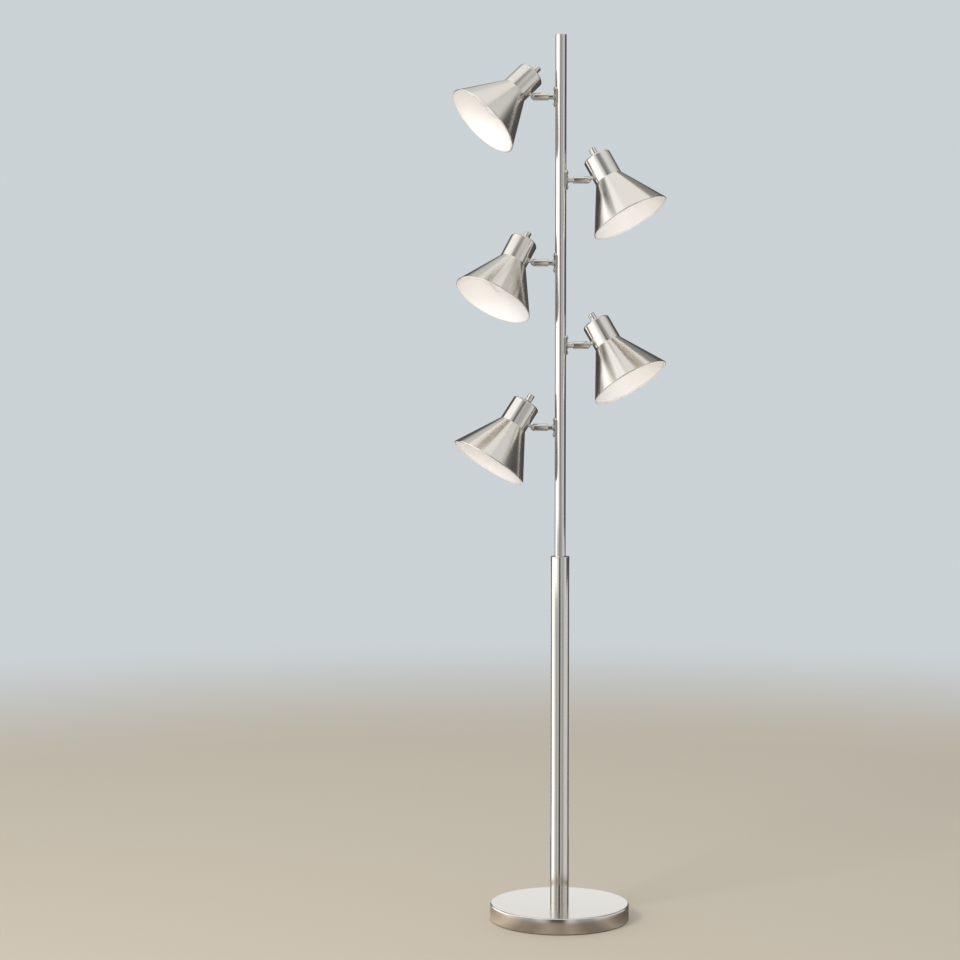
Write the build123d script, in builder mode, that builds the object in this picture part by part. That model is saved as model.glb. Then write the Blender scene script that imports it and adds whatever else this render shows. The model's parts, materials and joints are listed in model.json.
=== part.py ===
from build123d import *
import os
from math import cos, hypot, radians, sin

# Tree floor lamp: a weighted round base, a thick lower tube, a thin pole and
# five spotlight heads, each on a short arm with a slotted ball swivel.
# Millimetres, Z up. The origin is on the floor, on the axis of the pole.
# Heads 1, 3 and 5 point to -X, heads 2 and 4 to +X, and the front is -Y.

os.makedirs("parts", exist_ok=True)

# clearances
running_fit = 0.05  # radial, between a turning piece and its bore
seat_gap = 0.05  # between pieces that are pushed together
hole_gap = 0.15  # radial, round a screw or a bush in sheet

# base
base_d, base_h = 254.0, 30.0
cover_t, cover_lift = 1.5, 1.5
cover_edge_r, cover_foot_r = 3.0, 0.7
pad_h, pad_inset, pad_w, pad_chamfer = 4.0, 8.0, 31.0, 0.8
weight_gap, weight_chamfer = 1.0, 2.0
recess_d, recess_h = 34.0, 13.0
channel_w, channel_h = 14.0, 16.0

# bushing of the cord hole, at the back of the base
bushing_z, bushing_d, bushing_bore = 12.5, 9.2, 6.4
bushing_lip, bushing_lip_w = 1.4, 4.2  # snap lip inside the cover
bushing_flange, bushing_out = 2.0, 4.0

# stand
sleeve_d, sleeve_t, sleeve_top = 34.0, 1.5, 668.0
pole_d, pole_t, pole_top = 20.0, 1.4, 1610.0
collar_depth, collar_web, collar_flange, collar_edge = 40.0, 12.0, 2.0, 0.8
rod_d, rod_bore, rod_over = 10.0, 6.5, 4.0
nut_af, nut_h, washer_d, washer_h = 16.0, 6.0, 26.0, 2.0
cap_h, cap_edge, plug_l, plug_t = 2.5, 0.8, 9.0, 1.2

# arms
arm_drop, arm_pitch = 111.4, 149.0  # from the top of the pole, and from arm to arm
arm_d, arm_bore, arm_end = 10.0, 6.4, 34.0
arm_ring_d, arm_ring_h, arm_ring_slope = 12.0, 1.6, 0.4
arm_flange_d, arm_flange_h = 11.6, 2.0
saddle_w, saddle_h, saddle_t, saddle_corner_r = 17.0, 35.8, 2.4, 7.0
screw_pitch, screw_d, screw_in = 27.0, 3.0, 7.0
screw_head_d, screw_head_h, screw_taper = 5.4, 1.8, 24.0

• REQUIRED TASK
Go back to the listing above and please repeat it exactly.

• WRITTEN ANSWER
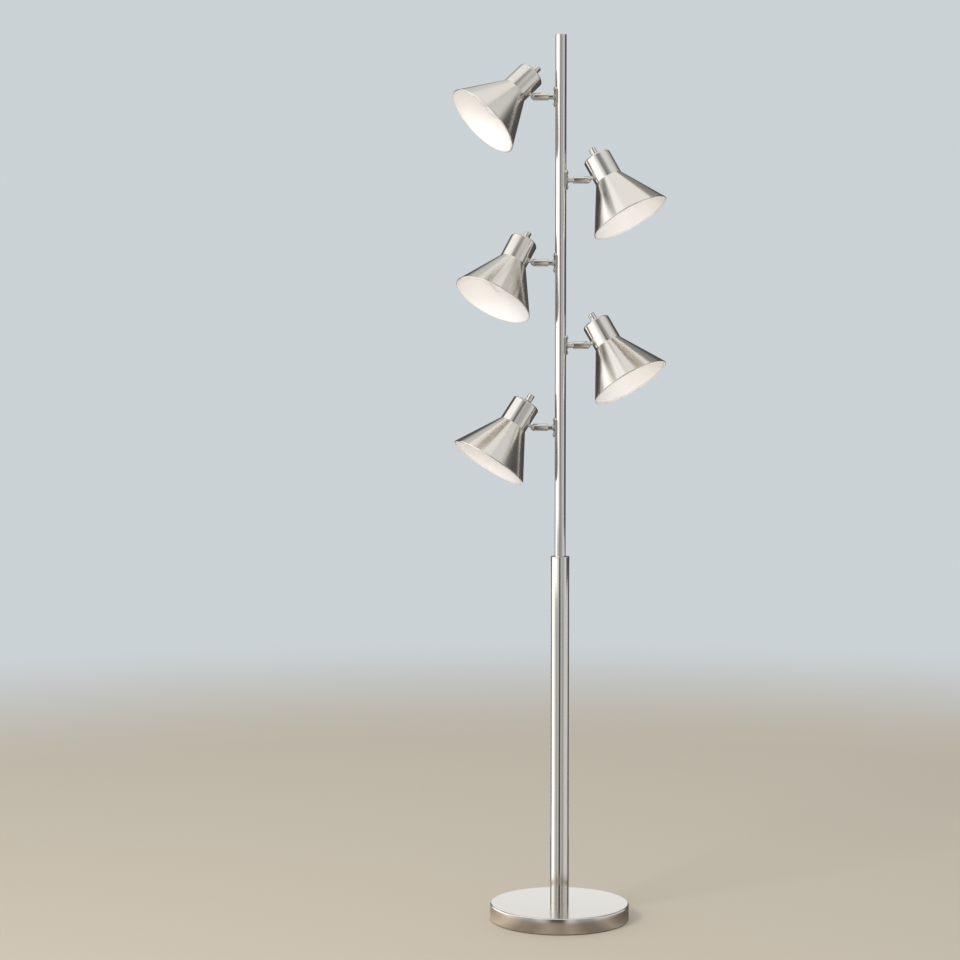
Write the build123d script, in builder mode, that builds the object in this picture part by part. That model is saved as model.glb. Then write the Blender scene script that imports it and adds whatever else this render shows. The model's parts, materials and joints are listed in model.json.
=== part.py ===
from build123d import *
import os
from math import cos, hypot, radians, sin

# Tree floor lamp: a weighted round base, a thick lower tube, a thin pole and
# five spotlight heads, each on a short arm with a slotted ball swivel.
# Millimetres, Z up. The origin is on the floor, on the axis of the pole.
# Heads 1, 3 and 5 point to -X, heads 2 and 4 to +X, and the front is -Y.

os.makedirs("parts", exist_ok=True)

# clearances
running_fit = 0.05  # radial, between a turning piece and its bore
seat_gap = 0.05  # between pieces that are pushed together
hole_gap = 0.15  # radial, round a screw or a bush in sheet

# base
base_d, base_h = 254.0, 30.0
cover_t, cover_lift = 1.5, 1.5
cover_edge_r, cover_foot_r = 3.0, 0.7
pad_h, pad_inset, pad_w, pad_chamfer = 4.0, 8.0, 31.0, 0.8
weight_gap, weight_chamfer = 1.0, 2.0
recess_d, recess_h = 34.0, 13.0
channel_w, channel_h = 14.0, 16.0

# bushing of the cord hole, at the back of the base
bushing_z, bushing_d, bushing_bore = 12.5, 9.2, 6.4
bushing_lip, bushing_lip_w = 1.4, 4.2  # snap lip inside the cover
bushing_flange, bushing_out = 2.0, 4.0

# stand
sleeve_d, sleeve_t, sleeve_top = 34.0, 1.5, 668.0
pole_d, pole_t, pole_top = 20.0, 1.4, 1610.0
collar_depth, collar_web, collar_flange, collar_edge = 40.0, 12.0, 2.0, 0.8
rod_d, rod_bore, rod_over = 10.0, 6.5, 4.0
nut_af, nut_h, washer_d, washer_h = 16.0, 6.0, 26.0, 2.0
cap_h, cap_edge, plug_l, plug_t = 2.5, 0.8, 9.0, 1.2

# arms
arm_drop, arm_pitch = 111.4, 149.0  # from the top of the pole, and from arm to arm
arm_d, arm_bore, arm_end = 10.0, 6.4, 34.0
arm_ring_d, arm_ring_h, arm_ring_slope = 12.0, 1.6, 0.4
arm_flange_d, arm_flange_h = 11.6, 2.0
saddle_w, saddle_h, saddle_t, saddle_corner_r = 17.0, 35.8, 2.4, 7.0
screw_pitch, screw_d, screw_in = 27.0, 3.0, 7.0
screw_head_d, screw_head_h, screw_taper = 5.4, 1.8, 24.0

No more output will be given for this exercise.